Disadvantages of Privatisation

When I read an article about the medical crisis in Japan, due to the coronavirus, I was surprised that medical systems had been established with more private clinics and hospitals since the late Nineteenth Century.


Japan Medical Association has been criticised for refusing to take COVID patients, by insisting that private clinics and hospitals would not survive because of huge costs. The organisation has been established for research purposes and its members are doctors who own and operate private clinics and hospitals.


Criticism has been made because Japanese citizens believe that the medical organisation only focuses on profits, rights and power for member doctors, rather than helping the community save the pandemic. People in Japan want the JMA to look after more and more COVID patients in order to overcome the crisis. And instead the President of JMA demands the Government to declare the state of emergency to save their member doctors from risks to get infected, and so that they will be more profitable.


Therefore, doctors and nurses at state hospitals are overloaded in looking after coronavirus patients under the pressure. Their mental health conditions are at risk, I sense.


Under the Medical Act in Japan, central and local Governments cannot order private hospitals to accept patients. The private sectors are given the right to take patients or not. And on the other hand, state hospitals are subjects to obey the Governments’ orders.


From my point of view, private hospitals should take patients to overcome the worldwide pandemic. But handing medical operations to private sectors is another problem, I think, because medical treatments are linked with lifelines, therefore should be categorised as infrastructure rather than service.


Let’s move onto transport. The industry has been owned and operated by state organisations in the past. But they were expected to be more profitable in the 1980s, many transport operators have been privatised all over the world. They went from infrastructures to services. Even transport privatisation happens in big cities.


Former Victoria’s Premier Jeff Kennett privatised many state sectors including Melbourne’s buses, trams and trains in the late 1990s. The current train service operator Metro has caused big incidents and some Melburians are frustrated with their poor services.


Osaka’s subway and bus services were privatised in 2018, thanks to former Mayor of Toru Hashimoto who focused on cutting the budget of Osaka City. Two years before, its west neighbouring city of Amagasaki, Hyogo Prefecture privatised their bus services.


Osaka Metro’s subway services are the same as when owned and operated by the city council, but I am not sure about how services are changed for Osaka City Bus and former Amagasaki City Bus. However numbers of bus services in Sapporo have been reduced (the biggest city in Hokkaido privatised its bus services in early 2000s year by year).
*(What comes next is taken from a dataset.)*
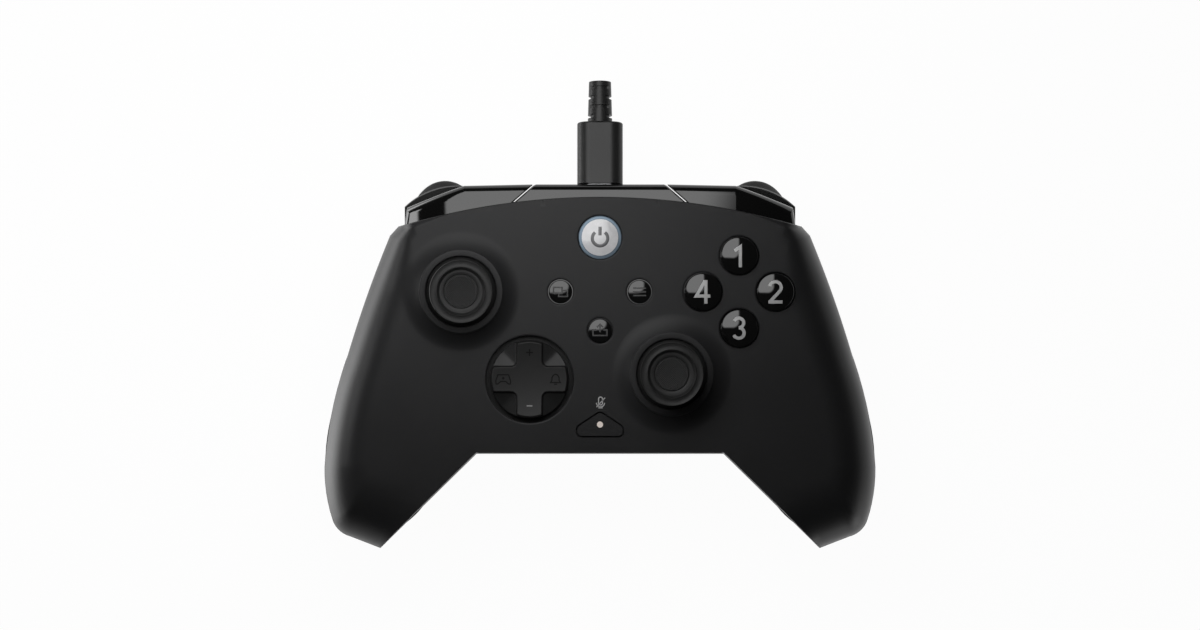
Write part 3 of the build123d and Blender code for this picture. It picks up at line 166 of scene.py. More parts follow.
# World: dim walls near the horizon, darker overhead
worldSet = {"wall": 0.05, "ceiling": 0.03, "wallTop": 0.1, "ceilingFrom": 0.5}
world = bpy.data.worlds.new("studio")
scene.world = world
world.use_nodes = True
world.node_tree.nodes.clear()
add = nodeMaker(world.node_tree)
heading = add("SeparateXYZ", {"Vector": add("TexCoord").outputs["Generated"]})
climb = {"Value": heading.outputs["Z"], "From Min": worldSet["wallTop"], "From Max": worldSet["ceilingFrom"]}
climb.update({"To Min": worldSet["wall"], "To Max": worldSet["ceiling"]})
fade = add("MapRange", climb, interpolation_type="SMOOTHSTEP")
background = add("Background", {"Color": fade.outputs[0], "Strength": 1.0})
add("OutputWorld", {"Surface": background.outputs[0]})

# Floor: pale paper that the camera sees as nearly white, with the object's shadow
floorSet = {"half": 3.0, "colour": (0.92, 0.92, 0.92, 1), "whiteShare": 0.97}
half = floorSet["half"]
floorMesh = bpy.data.meshes.new("floor")
corners = [(-half, -half, 0), (half, -half, 0), (half, half, 0), (-half, half, 0)]
floorMesh.from_pydata(corners, [], [(0, 1, 2, 3)])
floor = bpy.data.objects.new("floor", floorMesh)
scene.collection.objects.link(floor)
floorMaterial = bpy.data.materials.new("floor")
floorMaterial.use_nodes = True
floorMaterial.node_tree.nodes.clear()
add = nodeMaker(floorMaterial.node_tree)
calc = calculator(add)
lightPath = add("LightPath").outputs
seen = calc("MAXIMUM", lightPath["Is Camera Ray"], lightPath["Is Glossy Ray"])
seen = calc("MAXIMUM", seen, lightPath["Is Transmission Ray"])
share = calc("MULTIPLY", seen, floorSet["whiteShare"])
paper = add("BsdfDiffuse", {"Color": floorSet["colour"]})
white = add("Emission", {"Color": (1, 1, 1, 1), "Strength": 1.0})
blend = add("MixShader", {0: share, 1: paper.outputs[0], 2: white.outputs[0]})
add("OutputMaterial", {"Surface": blend.outputs[0]})
floorMesh.materials.append(floorMaterial)
print("stage and lights made")

# Surface effects that several materials share: fine moulded grain with slow smudges
grainSet = {"grainDetail": 2.0, "smudgeDetail": 4.0, "sumLow": 0.6, "sumHigh": 1.4}
grainGroup, add, groupIn, groupOut = newGroup(
    "mouldedGrain",
    {"Grain Size": 0.3, "Smudge Size": 20.0, "Low": 0.4, "High": 0.5},
    ["Height", "Roughness", "Tone"],
)
calc = calculator(add)
place = add("TexCoord").outputs["Object"]
perMetre = calc("DIVIDE", 1 / mm, groupIn["Grain Size"])
noise = {"Vector": place, "Scale": perMetre, "Detail": grainSet["grainDetail"]}
grain = add("TexNoise", noise).outputs["Fac"]
perMetre = calc("DIVIDE", 1 / mm, groupIn["Smudge Size"])
noise = {"Vector": place, "Scale": perMetre, "Detail": grainSet["smudgeDetail"]}
smudge = add("TexNoise", noise).outputs["Fac"]
span = {"Value": calc("ADD", grain, smudge), "From Min": grainSet["sumLow"], "From Max": grainSet["sumHigh"]}
span.update({"To Min": groupIn["Low"], "To Max": groupIn["High"]})
rough = add("MapRange", span).outputs[0]
joinGroup(grainGroup, groupOut, Height=grain, Roughness=rough, Tone=smudge)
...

Services linking to lifelines should be reasonable and not be considered as profitable. Which is more important, our life or money? Privatisation affects our life somehow (no matter the amount). Unreasonable privatisation should be avoided, as many Victorians are against the privatisation (they see negatives of privatisation from its failure and believe Mr Kennett ruined the state).

1 comment:

  1. You are spot on. Privatisation was and is a huge con job, premised on unproven private sector "efficiency" which has to be bailed out every time it fails.